Even though Mr. Spicehandler was murdered, an intentional act from the viewpoint of the murderer, from the viewpoint of the one murdered “the event was ‘unexpected, unusual and unforeseen’ and not brought about by the insured’s own ‘misconduct, provocation or assault.’” And it was the covered individual’s perspective that governed. Without a specific exclusion for injury or death caused by an intentional act in the State Farm Policy, the insurance company was on the hook and obligated to provide benefits because murder or not, Mr.Spicehandler didn't see death coming.

The old TV show was called Murder, She Wrote. For the Insurance carrier, unless it writes an exclusion for murder, the events are seen from the victim’s eyes, and one thing everyone can agree on is that from the victim’s perspective, murder is “unexpected, unusual and unforeseen.”

One suspects that to State Farm Insurance this decision was also “unexpected, unusual and unforeseen” and that it never knew it was going to get murdered in court.


July 16, 2008

Insurance Limits: Drinking, Driving & Death

U.S. Court of Appeals for the First Circuit: Stamp v. Metroplitan Life Ins. Co.

If you get so drunk—3 times the legal limit—that you crash your car into a tree and die as a result, does your family collect from your accidental death and dismemberment life insurance policy? Affirming the Rhode Island District Court, the First Circuit Court of Appeals says your family does not collect anything. The policy in question did not clearly define what an “accident” was, so the court had to: It concluded that Mr. Stamp was “so highly intoxicated that his death was not an ‘accident.’” It went on to find that when you are behind the wheel this drunk, you should “objectively and reasonably” expect to die or be seriously injured.

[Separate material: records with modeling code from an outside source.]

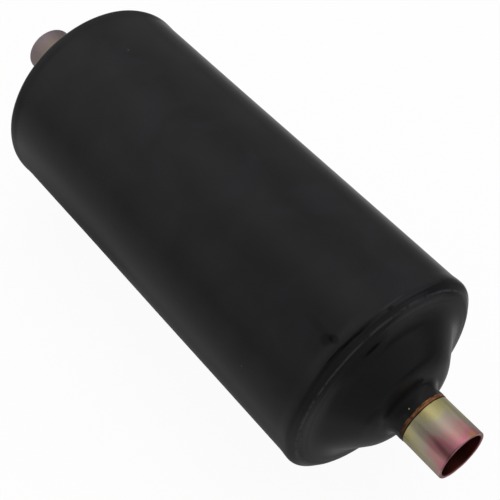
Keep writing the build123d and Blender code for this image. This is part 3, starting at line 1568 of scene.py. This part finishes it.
@dataclass
class Floor:
    """Plain pale floor under the object; where it is mirrored, painted shade dims it towards the back and
    the front, and painted shadows lie on it.

    Its half width is in metres.
    """

    level: float = -38.35
    half_width: float = 4.0
    pale: Colour = (0.9, 0.9, 0.9, 1.0)
    lift: float = 0.95
    mirrored: float = 0.6
    glow: float = 0.3
    back: tuple[float, float] = (60.0, 190.0)
    back_depth: float = 0.7
    front: tuple[float, float] = (120.0, 175.0)
    front_depth: float = 0.35
    # painted shadows: the object's own shadow and dark surroundings, seen only in its reflections
    painted_shadows: tuple[ShadowPool, ...] = (
        ShadowPool(122, 18, 40, 40, 0.5),
        ShadowPool(-10, -36, 150, 26, 0.5),
        ShadowPool(-75, -45, 60, 30, 0.4),
        ShadowPool(118, 100, 62, 72, 0.6),
        ShadowPool(158, -22, 32, 30, 0.5),
    )

    def build(self) -> bpy.types.Object:
        """Lay the floor.

        Returns:
            The floor.
        """
        w, z = self.half_width, self.level * MM
        mesh = bpy.data.meshes.new("floor")
        mesh.from_pydata([(-w, -w, z), (w, -w, z), (w, w, z), (-w, w, z)], [], [(0, 1, 2, 3)])
        mesh.materials.append(self._material())
        floor = placed("floor", mesh)
        return floor

    def _material(self) -> bpy.types.Material:
        """Make the floor's material.

        Returns:
            A material that is white to the camera save for the object's shadow, and dimmer in a mirror.
        """
        material = bpy.data.materials.new("studio_floor")
        graph = Graph(material)
        camera = graph.add("ShaderNodeLightPath", output="Is Camera Ray")
        glossy = graph.add("ShaderNodeLightPath", output="Is Glossy Ray")
        matt = graph.add("ShaderNodeBsdfDiffuse", None, {"Color": self.pale})
        light = 1 - graph.along("Y").rise(*self.back) * self.back_depth
        light = light * (1 - graph.along("X").rise(*self.front) * self.front_depth)
        # painted shadows
        for pool in self.painted_shadows:
            light = light * (1 - pool.mask(graph))
        level = camera + glossy * self.glow * light
        glow = graph.add("ShaderNodeEmission", None, {"Color": graph.tint((1, 1, 1), level)})
        share = camera * self.lift + glossy * (self.mirrored + (1 - light) * (1 - self.mirrored))
        shader = graph.add("ShaderNodeMixShader", None, {0: share, 1: matt, 2: glow})
        graph.close("ShaderNodeOutputMaterial", shader)
        return material


@dataclass
class StudioCamera:
    """Camera level with the horizon, above the outlet end."""

    eye: tuple[float, float, float] = (193.435, -143.709, 295.942)
    ahead: tuple[float, float, float] = (-0.50236, 0.4019, -0.76558)
    lens: float = 79.257
    sensor: float = 36.0
    shift: float = -0.09
    clip: tuple[float, float] = (0.01, 50.0)

    def build(self) -> bpy.types.Object:
        """Set the camera up.

        Returns:
            The camera.
        """
        data = bpy.data.cameras.new("camera")
        data.lens, data.sensor_width, data.shift_y = self.lens, self.sensor, self.shift
        data.clip_start, data.clip_end = self.clip
        camera = placed("camera", data)
        back = -Vector(self.ahead).normalized()
        right = Vector((0, 0, 1)).cross(back).normalized()
        turn = Matrix((right, back.cross(right), back)).transposed()
        camera.matrix_world = Matrix.Translation(Vector(self.eye) * MM) @ turn.to_4x4()
        bpy.context.scene.camera = camera
        return camera


@dataclass
class Studio:
    """Camera, room, floor and lamps."""

    camera: StudioCamera = field(default_factory=StudioCamera)
    room: StudioRoom = field(default_factory=StudioRoom)
    floor: Floor = field(default_factory=Floor)
    lamps: tuple[Softbox, ...] = (Softbox("key_softbox", (-0.35, 0.6, 1.4), 1.4, 12.0),)

    def build(self) -> list[bpy.types.Object]:
        """Set the studio up.

        Returns:
            The camera, the floor and the lamps.
        """
        self.room.build()
        bpy.context.scene.view_settings.view_transform = "Standard"
        return [self.camera.build(), self.floor.build(), *(lamp.build() for lamp in self.lamps)]


def main() -> None:
    """Build the drier and the studio, and report each piece."""
    logging.basicConfig(level=logging.INFO, format="%(name)s: %(message)s")
    shell = BodyShell()
    closures = [EndClosure(end, shell) for end in End]
    sockets = [SolderSocket(cap.end, cap, plating=PLATINGS[cap.end]) for cap in closures]
    for part in (Studio(), shell, *closures, *sockets, DryingCharge()):
        for piece in part.build():
            log.info("%s: %s", type(part).__name__, piece.name)


if __name__ == "__main__":
    main()
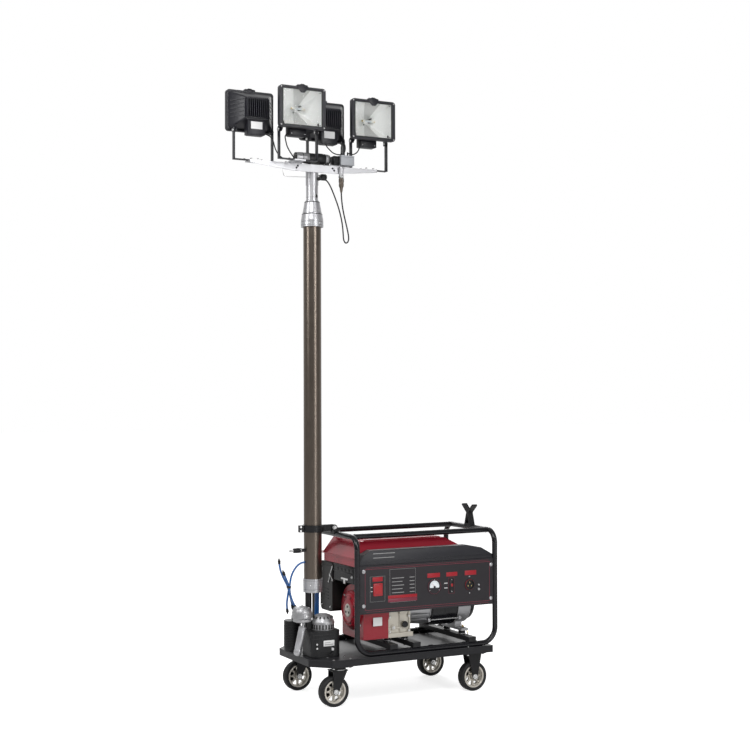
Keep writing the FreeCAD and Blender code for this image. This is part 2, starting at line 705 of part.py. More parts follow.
def make_engine():
    """Crankcase and cylinder as one plain block, with its fan, starter, muffler and air cleaner."""
    front, back = s.shaft_y - s.engine_front, s.shaft_y + s.engine_back
    case = rounded(box(s.engine_left, engine_right, front, back, engine_foot,
                       s.shaft_height + s.engine_over), "X", 18)
    foot = box(s.engine_left, engine_right + s.sump_lip, front - s.sump_lip, back + s.sump_lip,
               engine_foot, engine_foot + s.sump_height)
    cylinder_low = s.shaft_height - s.cylinder_low
    cylinder = rounded(box(s.engine_left + 8, engine_right - 8, back - 1, back + s.cylinder_length,
                           cylinder_low, cylinder_low + s.cylinder_height), "Y", 14)
    piece("engine_block", fuse(case, foot, cylinder))

    fan_left = s.engine_left - s.fan_length
    shroud = rod("X", fan_left, s.engine_left, s.shaft_y, s.shaft_height, s.fan_radius)
    skirt = box(fan_left, s.engine_left, s.shaft_y - s.fan_foot, s.shaft_y + s.fan_foot,
                engine_foot, s.shaft_height)
    piece("fan_housing", fuse(shroud, skirt))

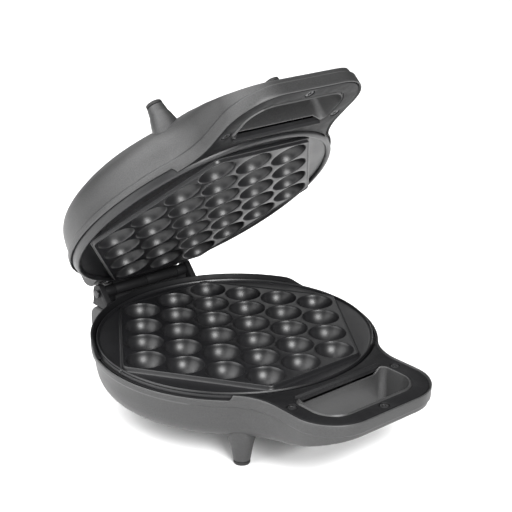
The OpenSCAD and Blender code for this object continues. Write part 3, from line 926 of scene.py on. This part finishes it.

The dissent saw it differently, finding that Mr. Stamp did not set out to kill himself and that the circumstances of his death were no more than a “fatal mistake.” Under the circumstances, his wife should have collected from the insurance policy.

Fatal mistakes cannot be undone. Think twice before you get behind the wheel drunk. You may kill yourself and your family’s chances of surviving without you.